Wood on wood works remarkably well, and you would be stunned if someone gave a wooden plane, freshly sharpened, to true up even a wide board of oak, maple or walnut. It took Stanley Rule and Level 50 years to persuade the ancients to switch to metal-soled planes, and that wasn't because they refused progress, but because the metal planes stuck like glue to the wood by comparison with the wooden planes they were used.

These hammers are clearly winners for me. Nothing wrong with using a steel hammer to set your plane irons with or adjusting wooden plane iron depths on moulding planes either. The wide face of the hammer head has nothing prissy about it, and the cross pein fits in to the tight corners right where you need it. Oh, and did you know that the cross pein enables you to drive 1/2" pins between your forefinger and thumb no problem?
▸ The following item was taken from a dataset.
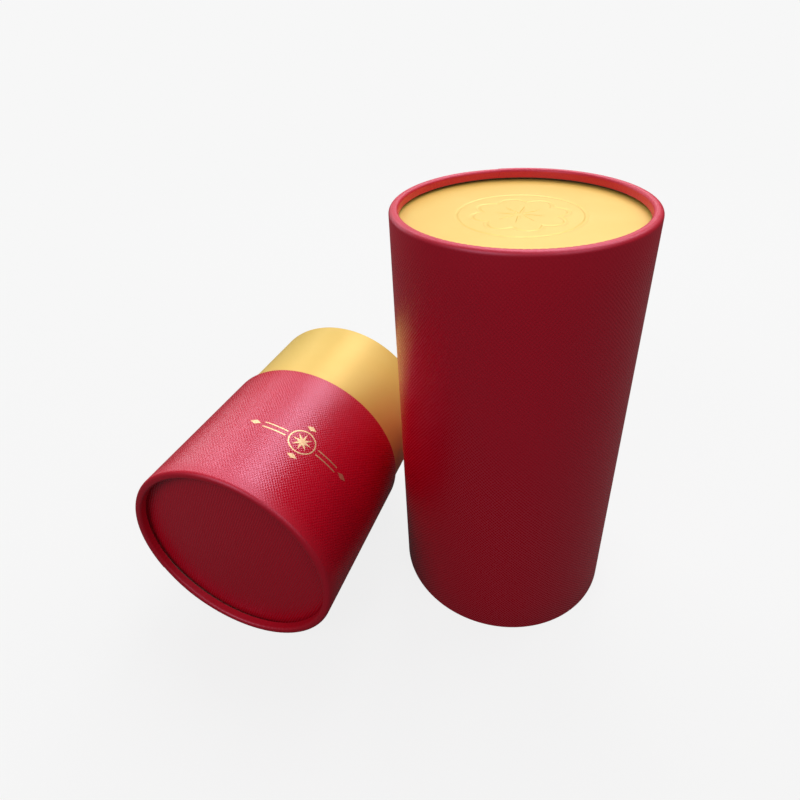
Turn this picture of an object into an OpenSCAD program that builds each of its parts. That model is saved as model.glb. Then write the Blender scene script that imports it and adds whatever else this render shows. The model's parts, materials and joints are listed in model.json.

Here you have the reality of a tool in use. The cross pein is perfect for starting tiny pins between the thumb and forefinger and then seating it with the bell side.

The cross-pein Warrington in different sizes is available as a vintage version secondhand on eBay. This remarkable cast steel hammer is a lifetime tool, and I have three sizes that I have used throughout my daily work life.

My 6 ounce Warrington still drives pins but also helps to set and align plane irons in wood-bodied or cast metal planes. I perfect synchrony without any compromise. But then a heavier version does the same. I have three weights of Warrington hammers 6, 10 and 12 ounce.

For adjusting all of my planes, moulding planes, cast metal and wood versions and so on, I use this 6 ounce Stanley Warrington hammer. I bought this one new in 1965.